Available data:
□ □ □ □

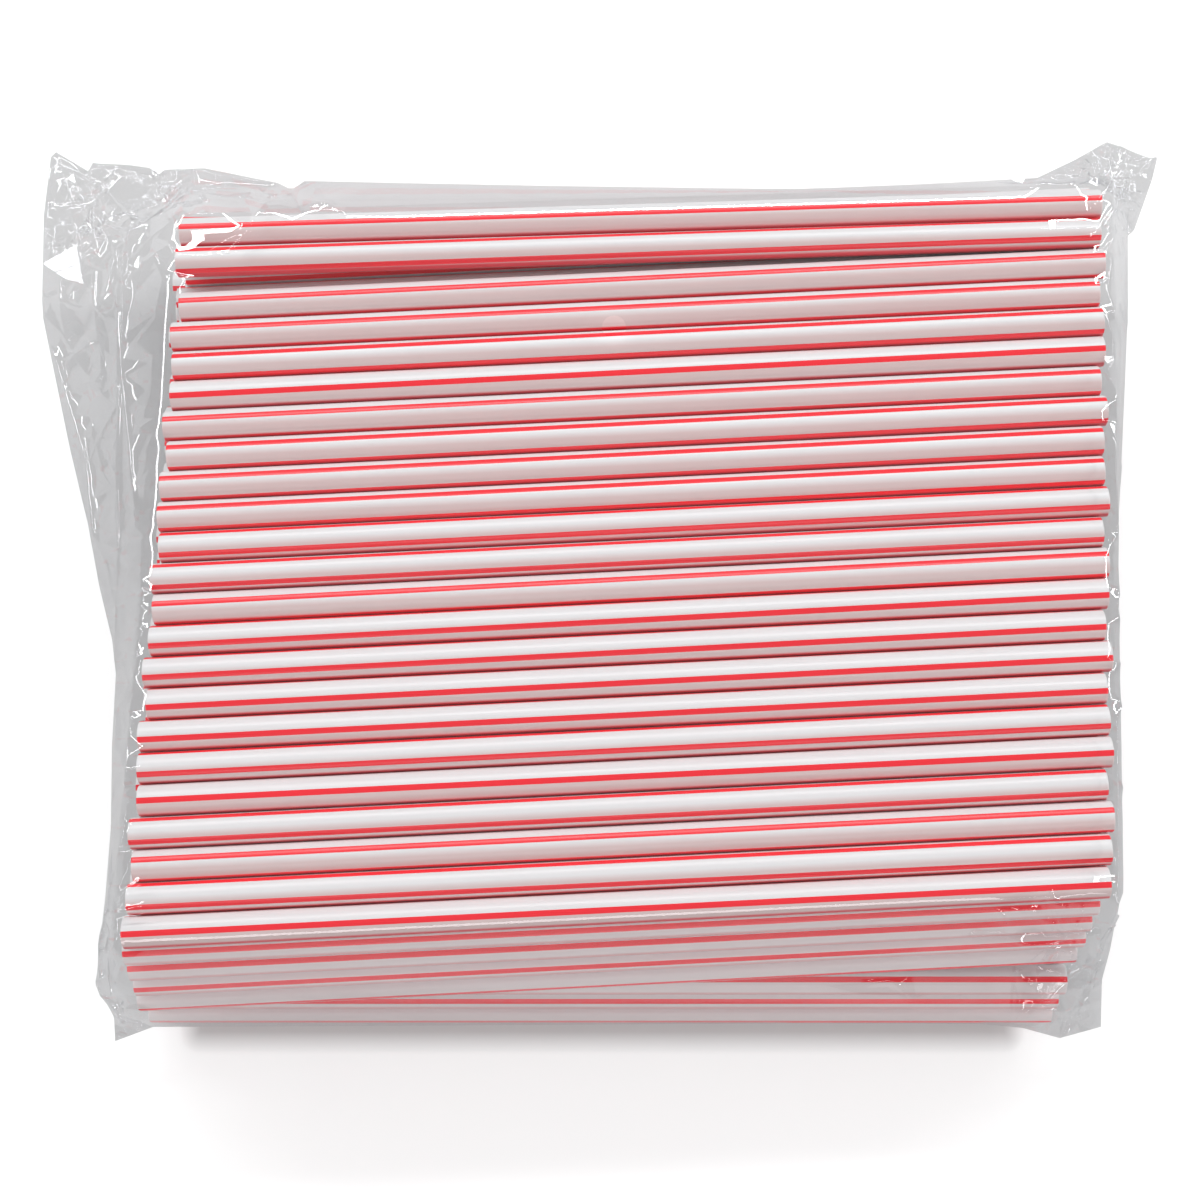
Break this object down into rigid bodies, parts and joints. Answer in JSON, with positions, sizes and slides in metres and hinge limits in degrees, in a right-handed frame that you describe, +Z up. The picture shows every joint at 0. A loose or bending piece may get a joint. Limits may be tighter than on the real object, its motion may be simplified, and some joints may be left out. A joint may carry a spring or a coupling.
{
  "type": "film-wrapped pack of drinking straws",
  "caption": "Clear sealed film bag lying flat, filled with loose white drinking straws that have red lengthwise stripes.",
  "frame": {"origin": "middle of the pack's outline, on the surface that it lies on", "axes": "+X along the straws towards the tight end of the bag, +Y across them towards the back, +Z up"},
  "size_m": [0.2549, 0.1982, 0.0548],
  "materials": {
    "film": "clear gloss film",
    "straw": "satin white with red stripes"
  },
  "bodies": {
    "root": {"film_bag": "film", "top_straw_01": "straw", "top_straw_02": "straw", "top_straw_03": "straw", "top_straw_04": "straw", "top_straw_05": "straw", "top_straw_06": "straw", "top_straw_07": "straw", "top_straw_08": "straw", "top_straw_09": "straw", "top_straw_10": "straw", "top_straw_11": "straw", "top_straw_12": "straw", "top_straw_13": "straw", "top_straw_14": "straw", "top_straw_15": "straw", "top_straw_16": "straw", "top_straw_17": "straw", "top_straw_18": "straw", "top_straw_19": "straw", "top_straw_20": "straw", "top_straw_21": "straw", "top_straw_22": "straw", "top_straw_23": "straw", "front_straw_02": "straw", "front_straw_03": "straw", "front_straw_04": "straw", "front_straw_05": "straw", "front_straw_06": "straw", "front_straw_07": "straw", "front_straw_08": "straw", "front_straw_09": "straw", "straw_layer_02": "straw", "straw_layer_03": "straw", "straw_layer_04": "straw", "straw_layer_05": "straw", "straw_layer_06": "straw", "straw_layer_07": "straw", "straw_layer_08": "straw", "straw_layer_09": "straw"}
  },
  "joints": []
}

□ □ □ □

Short task: Every line of the data above should be copied exactly.

The reply:
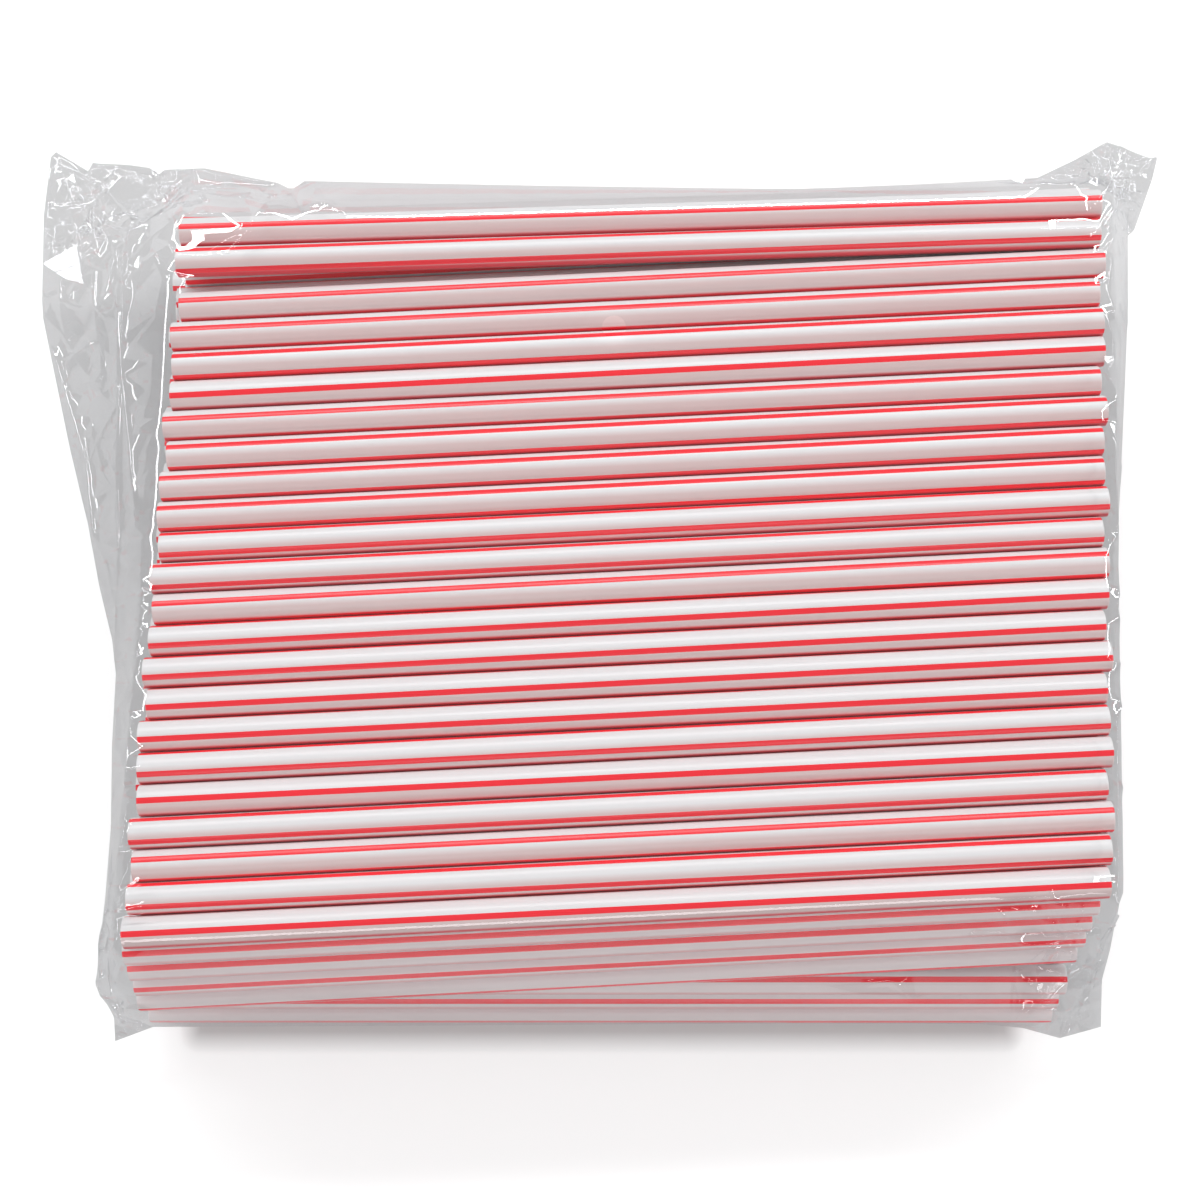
Break this object down into rigid bodies, parts and joints. Answer in JSON, with positions, sizes and slides in metres and hinge limits in degrees, in a right-handed frame that you describe, +Z up. The picture shows every joint at 0. A loose or bending piece may get a joint. Limits may be tighter than on the real object, its motion may be simplified, and some joints may be left out. A joint may carry a spring or a coupling.
{
  "type": "film-wrapped pack of drinking straws",
  "caption": "Clear sealed film bag lying flat, filled with loose white drinking straws that have red lengthwise stripes.",
  "frame": {"origin": "middle of the pack's outline, on the surface that it lies on", "axes": "+X along the straws towards the tight end of the bag, +Y across them towards the back, +Z up"},
  "size_m": [0.2549, 0.1982, 0.0548],
  "materials": {
    "film": "clear gloss film",
    "straw": "satin white with red stripes"
  },
  "bodies": {
    "root": {"film_bag": "film", "top_straw_01": "straw", "top_straw_02": "straw", "top_straw_03": "straw", "top_straw_04": "straw", "top_straw_05": "straw", "top_straw_06": "straw", "top_straw_07": "straw", "top_straw_08": "straw", "top_straw_09": "straw", "top_straw_10": "straw", "top_straw_11": "straw", "top_straw_12": "straw", "top_straw_13": "straw", "top_straw_14": "straw", "top_straw_15": "straw", "top_straw_16": "straw", "top_straw_17": "straw", "top_straw_18": "straw", "top_straw_19": "straw", "top_straw_20": "straw", "top_straw_21": "straw", "top_straw_22": "straw", "top_straw_23": "straw", "front_straw_02": "straw", "front_straw_03": "straw", "front_straw_04": "straw", "front_straw_05": "straw", "front_straw_06": "straw", "front_straw_07": "straw", "front_straw_08": "straw", "front_straw_09": "straw", "straw_layer_02": "straw", "straw_layer_03": "straw", "straw_layer_04": "straw", "straw_layer_05": "straw", "straw_layer_06": "straw", "straw_layer_07": "straw", "straw_layer_08": "straw", "straw_layer_09": "straw"}
  },
  "joints": []
}